On June 11, Lebanon-based rebels launched a counter-attack on the town of Rankous and two nearby villages in Qalamoun, all less than five miles from the Lebanese border. Rankous had fallen to the regime in early April at the climax of a five-month Qalamoun offensive led by Hezbollah, a key ally of Syrian President Bashar Assad's regime.

The rebel counter-attack on the Rankous area had been planned for some time, according to Abu Zeid, but was aided by the recent departure from the area of Iraqi Shiite paramilitary forces allied to the Assad regime. They went back to Iraq to join the fight against a spreading Sunni rebellion. 

Abu Zeid participated in the initial attack on Rankous, leading his 15-man unit against a regime position on a steep hill outside the town. The position was defended by Syrian soldiers and fighters from the National Defense Force, an Iran-trained militia whose personnel are mainly Alawites, the splinter sect of Shiite Islam to which Mr. Assad belongs.

“We attacked from three sides,” Abu Zeid says, speaking at a friend’s house in Arsal during a rare trip to the town. “The [NDF] militiamen ran away when they heard the first explosion but it took us three hours to capture the post. We lost three men and 20 wounded. If the post had been on flat ground we would have taken it in 10 minutes.”

An array of enemies

Before the conflict broke out in March 2011, Abu Zeid, a stocky man with a graying beard, was a farmer from the town of Qusayr, just over the border in Syria. Since then he has fought in the area against an array of enemies, including the Syrian Army, Alawite militiamen, and Hezbollah fighters

“Hezbollah are very strong, tough fighters,” he says. “They have experience, quality weapons and tactics. Syrian soldiers and Defense Force [NDF] militiamen will drop their weapons and run away, but not Hezbollah.”

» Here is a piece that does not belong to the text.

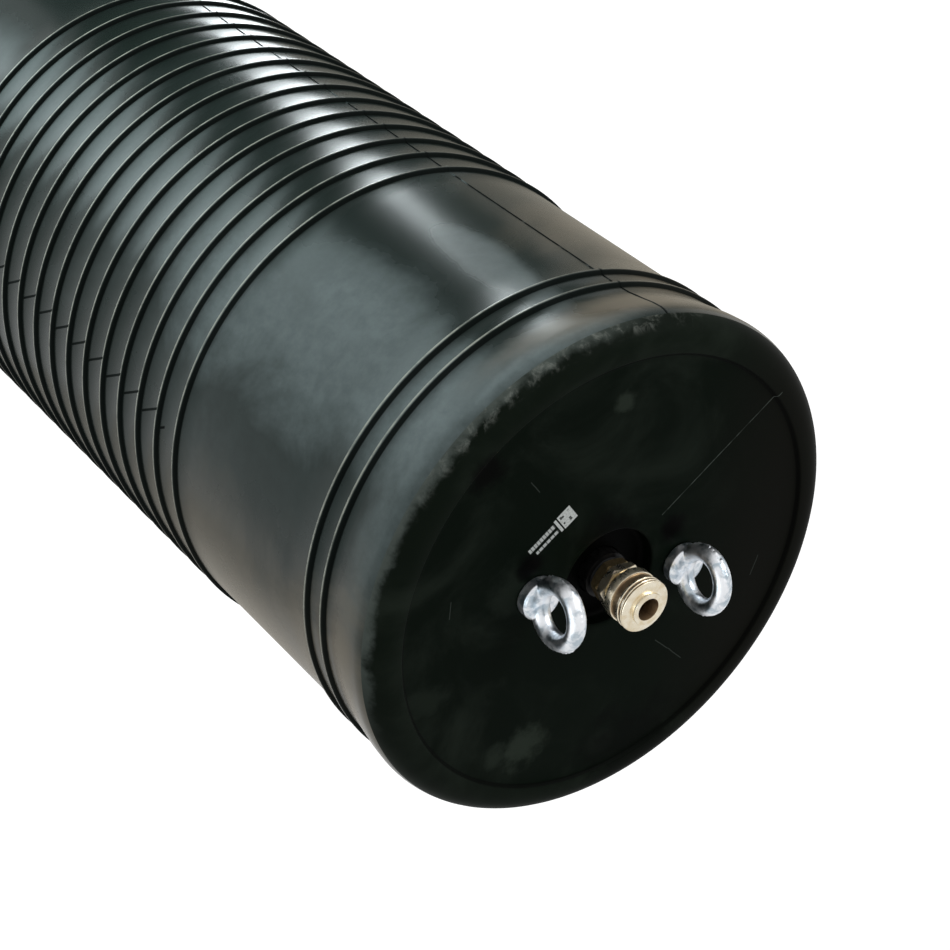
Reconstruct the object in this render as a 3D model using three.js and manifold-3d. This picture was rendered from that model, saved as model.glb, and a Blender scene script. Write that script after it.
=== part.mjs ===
// Inflatable pipe plug: a ribbed rubber bag that is pushed into a pipe and blown up to seal it.
// Millimetres, +Z towards the face that carries the fittings, origin at the centre of the flat rear end.
// The two eye bolts stand on the X axis, and the hose connector stands on the plug's own axis.
import * as THREE from "three";
import * as BufferGeometryUtils from "three/addons/utils/BufferGeometryUtils.js";
import Module from "manifold-3d";

const wasm = await Module();
wasm.setup();

// Gap left between two pieces that touch on the real plug
const seat = 0.3;

// Rubber bag
const bag = {
  diameter: 275,
  length: 665,
  endSwell: 3.5,
  shoulderRadius: 14,
  sideWall: 10,
  rearWall: 16,
  frontWall: 14,
  innerCornerRadius: 22,
  sides: 40,
};
const rib = { height: 2.2, footWidth: 5, crestWidth: 2.2 };
const endRibs = { count: 2, pitch: 14.5, inset: 45.5 };
const bandRibs = { count: 15, pitch: 20.2 };
const frontRecess = { diameter: 243, depth: 2, edgeSlope: 1.2 };
const inletPocket = { diameter: 54, depth: 8, floorRadius: 3, lipChamfer: 1 };

// Steel plate behind the front wall, and the sockets that stand on it
const plate = { cornerMargin: 5.5, thickness: 6 };
const inletSocket = {
  diameter: 25,
  belowRim: 4.2,
  flangeDiameter: 38,
  flangeHeight: 5,
  threadDepth: 20,
};
const eyeSocket = { diameter: 17 };

// Lifting eye bolts
const eye = {
  spacing: 92,
  threadDiameter: 8,
  threadLength: 13,
  threadChamfer: 1,
  collarDiameter: 20,
  collarHeight: 6,
  collarEdge: 0.8,
  crownHeight: 2.4,
  ringOuterDiameter: 38,
  ringInnerDiameter: 20,
  ringThickness: 8.6,
};
const eyeTurnLeft = THREE.MathUtils.degToRad(2.6);
const eyeTurnRight = THREE.MathUtils.degToRad(1.4);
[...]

Now he stays with other fighters in barren limestone mountains east of Arsal and the neighboring village of Ras Baalbek five miles to the north, living in caves and abandoned farmsteads.

Over the weekend, Syrian Army troops and Hezbollah fighters struck back in the Rankous area. Syria’s state-run television said on Sunday that the Army had recaptured some hills overlooking Rankous “and are pursuing terrorist groups who tried to infiltrate the region from Lebanon." 

“This land will be a cemetery for all terrorists who decide to return,” a Syrian Army officer was quoted as saying.

Fighting spillover

The fighting has already spilled into Lebanon: the village of Tufayl, which sits at the tip of a narrow peninsular of territory poking eastward into Syria, has been shelled in recent days. Many residents have fled over desolate mountains to reach Arsal, 25 miles to the north. Their village is accessible via a 13-mile dirt track that is controlled at the western end by Hezbollah.

“A month ago Hezbollah was seven miles to the west of the village. Now they are less than two miles,” says Sheikh Hussein Ghali, a Sunni cleric who has been pressing the Lebanese government to provide assistance to the beleaguered village.

According to a veteran Hezbollah fighter who has served several tours in Syria, the group is determined to drive the rebels out of their Lebanese hideouts. “Let them [the rebels] be as strong as they want. If our missiles don’t kill them then they will die from Syrian air strikes,” the Hezbollah fighter says.

Syrian aircraft have repeatedly bombed rebel areas near Arsal inside Lebanon and there is little to stop a cross-border ground incursion by Syrian troops.

The Lebanese Army is deployed in Arsal but so far has not ventured deeper into the mountains where the well-armed rebels are bunkered, though it has announced plans to build forward operating bases there in the hope of better controlling the area. 

For now, a wary standoff exists between Hezbollah, the Lebanese Army, and rebel groups. Abu Zeid says the rebels in the mountains are braced for an assault by invading Syrian troops and Hezbollah. 

“We are expecting the Syrians to come to us. When they come, we will count on our strength in battle and on God,” he says.